### Short problem
Copy the first line of the material below and every later line through the line containing "return finish.relief(bumps, depth).owner", without any other output.

-------------------------

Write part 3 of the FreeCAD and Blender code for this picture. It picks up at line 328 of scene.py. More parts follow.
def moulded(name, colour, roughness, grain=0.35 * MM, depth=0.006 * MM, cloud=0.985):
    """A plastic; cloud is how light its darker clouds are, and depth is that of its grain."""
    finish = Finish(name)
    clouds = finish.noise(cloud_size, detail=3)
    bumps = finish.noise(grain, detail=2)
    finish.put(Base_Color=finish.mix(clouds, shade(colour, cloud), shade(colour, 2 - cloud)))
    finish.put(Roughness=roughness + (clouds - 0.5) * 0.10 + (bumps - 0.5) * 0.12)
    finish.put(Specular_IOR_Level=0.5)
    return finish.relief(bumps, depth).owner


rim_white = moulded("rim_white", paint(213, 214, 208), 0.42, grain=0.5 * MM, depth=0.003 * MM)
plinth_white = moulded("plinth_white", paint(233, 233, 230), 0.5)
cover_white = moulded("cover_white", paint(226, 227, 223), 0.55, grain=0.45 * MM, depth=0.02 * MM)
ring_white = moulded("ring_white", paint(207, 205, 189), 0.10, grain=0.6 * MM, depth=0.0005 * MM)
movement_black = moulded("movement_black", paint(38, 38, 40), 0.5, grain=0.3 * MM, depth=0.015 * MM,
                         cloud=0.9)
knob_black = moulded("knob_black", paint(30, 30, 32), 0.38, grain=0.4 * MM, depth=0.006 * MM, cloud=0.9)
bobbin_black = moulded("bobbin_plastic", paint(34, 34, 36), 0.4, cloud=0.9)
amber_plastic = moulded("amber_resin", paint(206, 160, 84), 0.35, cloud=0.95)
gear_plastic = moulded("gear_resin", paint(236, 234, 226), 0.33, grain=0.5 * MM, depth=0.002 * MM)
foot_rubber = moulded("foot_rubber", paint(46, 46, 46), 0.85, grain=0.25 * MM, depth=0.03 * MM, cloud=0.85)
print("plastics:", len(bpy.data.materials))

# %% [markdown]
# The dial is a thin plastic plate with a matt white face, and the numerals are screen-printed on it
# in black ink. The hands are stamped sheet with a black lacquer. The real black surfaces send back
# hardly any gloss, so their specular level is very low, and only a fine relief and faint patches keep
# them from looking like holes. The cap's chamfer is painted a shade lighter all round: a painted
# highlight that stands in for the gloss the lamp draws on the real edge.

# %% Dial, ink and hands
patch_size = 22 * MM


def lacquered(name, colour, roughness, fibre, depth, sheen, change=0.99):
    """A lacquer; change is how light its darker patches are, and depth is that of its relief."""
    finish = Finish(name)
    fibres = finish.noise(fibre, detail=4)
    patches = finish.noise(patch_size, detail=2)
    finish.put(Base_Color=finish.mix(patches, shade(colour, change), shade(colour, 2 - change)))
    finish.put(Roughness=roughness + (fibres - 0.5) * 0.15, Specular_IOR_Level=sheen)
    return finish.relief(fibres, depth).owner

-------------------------

### Written reply
Write part 3 of the FreeCAD and Blender code for this picture. It picks up at line 328 of scene.py. More parts follow.
def moulded(name, colour, roughness, grain=0.35 * MM, depth=0.006 * MM, cloud=0.985):
    """A plastic; cloud is how light its darker clouds are, and depth is that of its grain."""
    finish = Finish(name)
    clouds = finish.noise(cloud_size, detail=3)
    bumps = finish.noise(grain, detail=2)
    finish.put(Base_Color=finish.mix(clouds, shade(colour, cloud), shade(colour, 2 - cloud)))
    finish.put(Roughness=roughness + (clouds - 0.5) * 0.10 + (bumps - 0.5) * 0.12)
    finish.put(Specular_IOR_Level=0.5)
    return finish.relief(bumps, depth).owner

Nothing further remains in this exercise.